正如荣兆梓所正确指出的:“从根本上说企业关系是人与人的关系,企业区别于市场的特殊性质是在人与人的关系中表现出来的。”(注:荣兆梓:《企业性质研究的两个层面——科斯的企业理论与马克思的企业理论》,载《经济研究》,1995年第5期。)即企业与市场的区别和意义,以及各自的功能,只能通过生产关系方面的因素而不是生产力方面的因素来认识和了解。
三、结论及其政策启示
合约是市场与企业的逻辑起点,要正确地认识和区分企业与市场就必须对合约的性质和特点有正确的认识。从根本上说,企业的出现源于合约的不完全性,从而等级制合约有存在的必要和其存在的效率空间。除了合约的不完全性因素以外,合约当事人权力分配的不对称是企业区别于市场的最为根本的因素。
企业区别于市场的功能不在于它的生产性,而在于它的防范机会主义功能、间接定价功能和统一决策功能。企业区别于市场的特点,只能在人与人的关系中去寻找。因此,管理的自然属性不是企业区别市场的根本点,管理的社会属性,或称生产关系属性,才是企业区别于市场的本质特点。企业的三个区别与市场的功能都体现了这一思想。
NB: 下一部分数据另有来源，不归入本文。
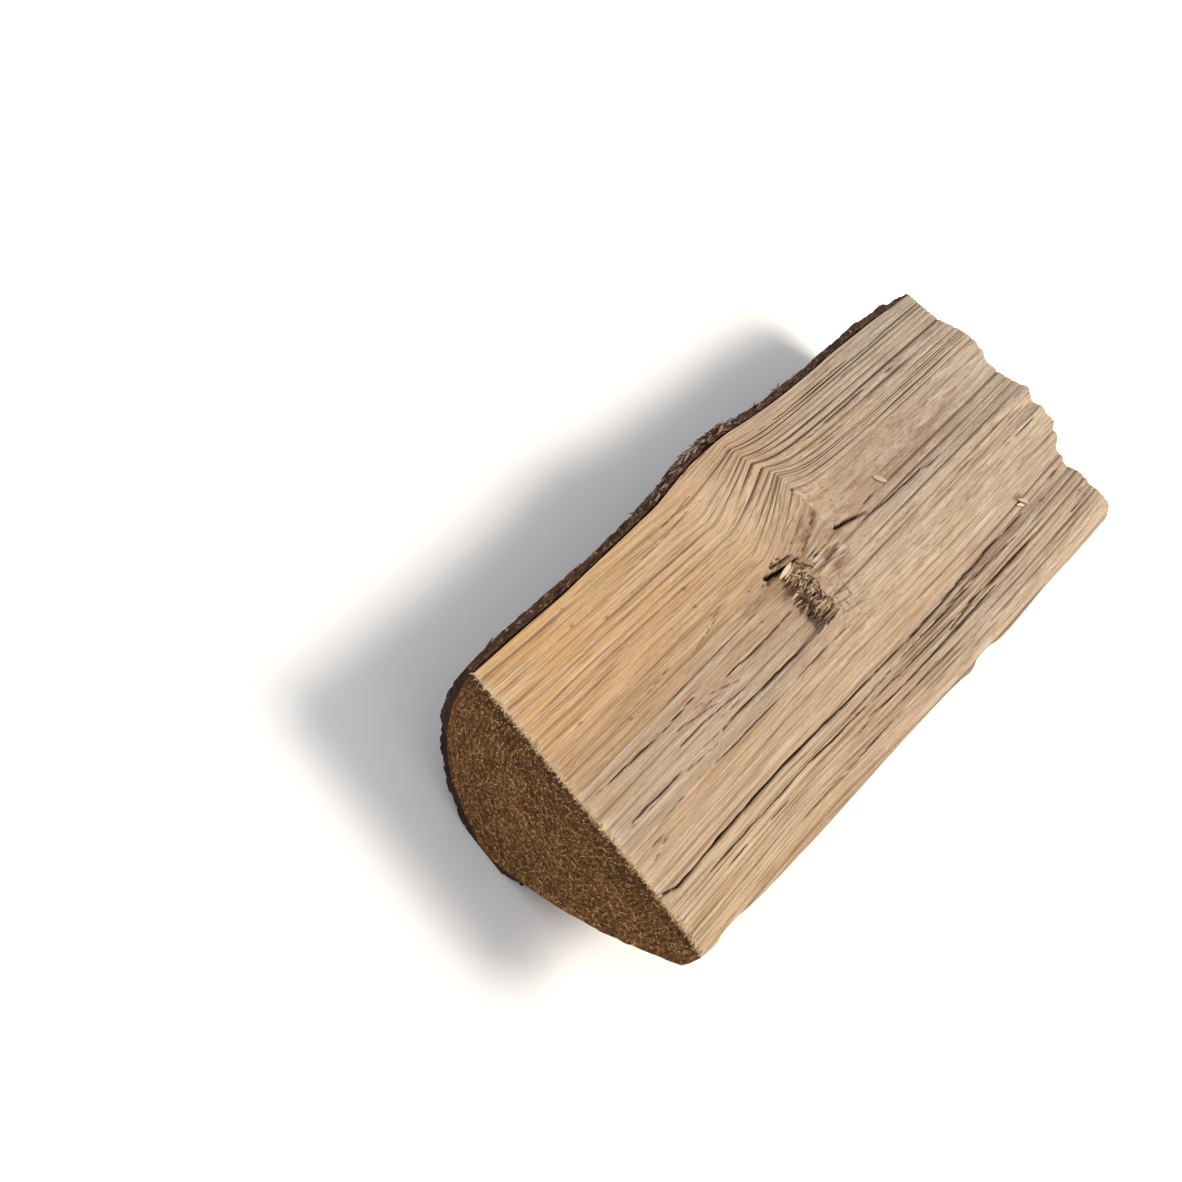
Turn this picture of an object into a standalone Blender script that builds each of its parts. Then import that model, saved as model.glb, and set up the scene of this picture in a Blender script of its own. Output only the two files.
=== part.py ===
"""Split log: half of a small softwood trunk, sawn to stove length and split along the grain.

Wood and bark grew as one piece, so the log is one solid. It lies on its bark with the
split face up. X runs across the log, Y runs along the grain from the near sawn end to
the far one, and Z is up. Lengths are in metres.

The shape functions measure from a datum, the bark-side corner of the split face at the
near end: across (+X), along (+Y) and up (+Z). DATUM puts that corner in the part's frame.
"""
import math

import bmesh
import bpy
import numpy as np
from mathutils import Euler, Vector

# Saw cuts
LENGTH = 0.250              # between the two sawn ends, along the datum edge
NEAR_SKEW = -0.051          # slope of the near cut, metres along per metre across
FAR_SKEW = 0.017            # slope of the far cut

# Width of the split face, bark included
NEAR_LEFT = -0.002
NEAR_RIGHT = 0.084
FAR_LEFT = -0.006
FAR_RIGHT = 0.0975
WHORL_ALONG = 0.115         # the branch whorl, where the trunk swells
WHORL_SWELL = 0.003
WHORL_LENGTH = 0.022

# Round of the trunk under the split face
ROUND_DEPTH = 0.0430        # depth of the full round
REST_DEPTH = 0.0405         # the underside is worn flat here, where the log lies
FLANK_ANGLE = math.radians(55.0)   # direction of the barked-off flank, below +X
FLANK_NEAR = 0.0334         # its distance from the middle of the face, near end
FLANK_FAR = 0.0395
FLANK_POWER = 0.65          # 1 is a flat flank, 0 a round one
BARK_STEP_ANGLE = math.radians(82.0)   # the bark starts here, in a step
ROUND_SPREAD = 0.8          # below 1, the round's points crowd towards the face

# Height of the split face across the log, as (across share 0 to 1, up)
NEAR_CREST = ((0.0, 0.0), (0.25, 0.0007), (0.5, 0.001), (0.78, 0.0016), (0.95, 0.0008), (1.0, 0.0))
FAR_CREST = (
    (0.0, 0.0), (0.05, 0.0003), (0.12, 0.0016), (0.22, 0.0058), (0.265, 0.0066), (0.33, 0.0049),
    (0.43, 0.0068), (0.49, 0.0097), (0.53, 0.0078), (0.62, 0.0087), (0.66, 0.0060),
    (0.70, 0.0034), (0.77, 0.0010), (0.83, 0.0030), (0.93, 0.0036), (0.98, 0.0022), (1.0, 0.0),
)
CREST_START = 0.070         # the far crest rises out of the near one from here
CREST_POWER = 1.25

# Low swells of the face, as (across, along, width across, length along, height)
SWELLS = (
    (0.018, 0.128, 0.020, 0.016, 0.0018),
    (0.046, 0.124, 0.012, 0.014, 0.0026),
    (0.048, 0.070, 0.011, 0.030, -0.0012),
    (0.026, 0.160, 0.012, 0.030, -0.0016),
)

# Pocket where the knot tore out: the floor rises from its lip towards the near end
POCKET_MIDDLE = (0.0450, 0.080)     # across, along
POCKET_SIZE = (0.0180, 0.050, 0.010)
POCKET_LIFT = 0.0042        # its middle above the datum plane
POCKET_PITCH = math.radians(-5.0)
HOLE_MIDDLE = (0.0335, 0.107, 0.001)   # across, along, up
HOLE_HALF = (0.0028, 0.0090, 0.0060)

# Drying checks, as (name, start across, start along, end across, end along, width, depth)
CHECKS = (
    ("long_check", 0.0680, -0.012, 0.0735, 0.216, 0.0022, 0.0070),
    ("ledge_check", 0.0365, 0.136, 0.0428, 0.203, 0.0026, 0.0050),
    ("heart_check", 0.0440, 0.064, 0.0436, 0.103, 0.0014, 0.0045),
    ("near_check", 0.0410, 0.015, 0.0408, 0.056, 0.0012, 0.0035),
    ("side_check", 0.0790, 0.098, 0.0830, 0.192, 0.0016, 0.0050),
)
CHECK_SIDES = 12
CHECK_RINGS = 8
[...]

虽然各合约当事人在企业中的权力是不对称的,但企业的合约性,表明合约的当事人都具有自主进入和退出合约的权力,这种权力保证了他们能够获得最基本的保留收益,这一点不仅具有重要的经济意义,也具有重要的政治意义,因为它是合约当事人不能被彻底剥夺的最后屏障。它也是计划经济体制下的企业与市场经济体制下的企业的根本区别,而且也是保证企业与市场之间存在紧密联系的重要桥梁和纽带。唯有此,才有莱宾斯坦(D.H.Robertsont,1930)和科斯把企业比作市场协调的海洋中命令协调的岛屿的著名比喻(注:科斯:《企业的性质》,载路易斯·普特曼、兰德尔·克罗茨纳编:《企业的经济性质》,(中译本),上海财经大学出版社2000年版,第78页。),以及凯利(E.L.Khalil,1994)把企业比喻为市场这个有机体中的一个器官的形象说法(注:艾利亚斯·L.凯利:《探求厂商的特殊性质:对正统新古典经济学批判的超越》,载约翰·克劳奈维根编:《交易成本经济学及其超越》,(中译本),上海财经大学出版社2002年版,第379-404页。)。它的重要现实政策启示意义在于,有效率的国有企业改革必须使要素置于市场的“海洋中”,能够真正成为市场这个“有机体”中的一个“活的器官”。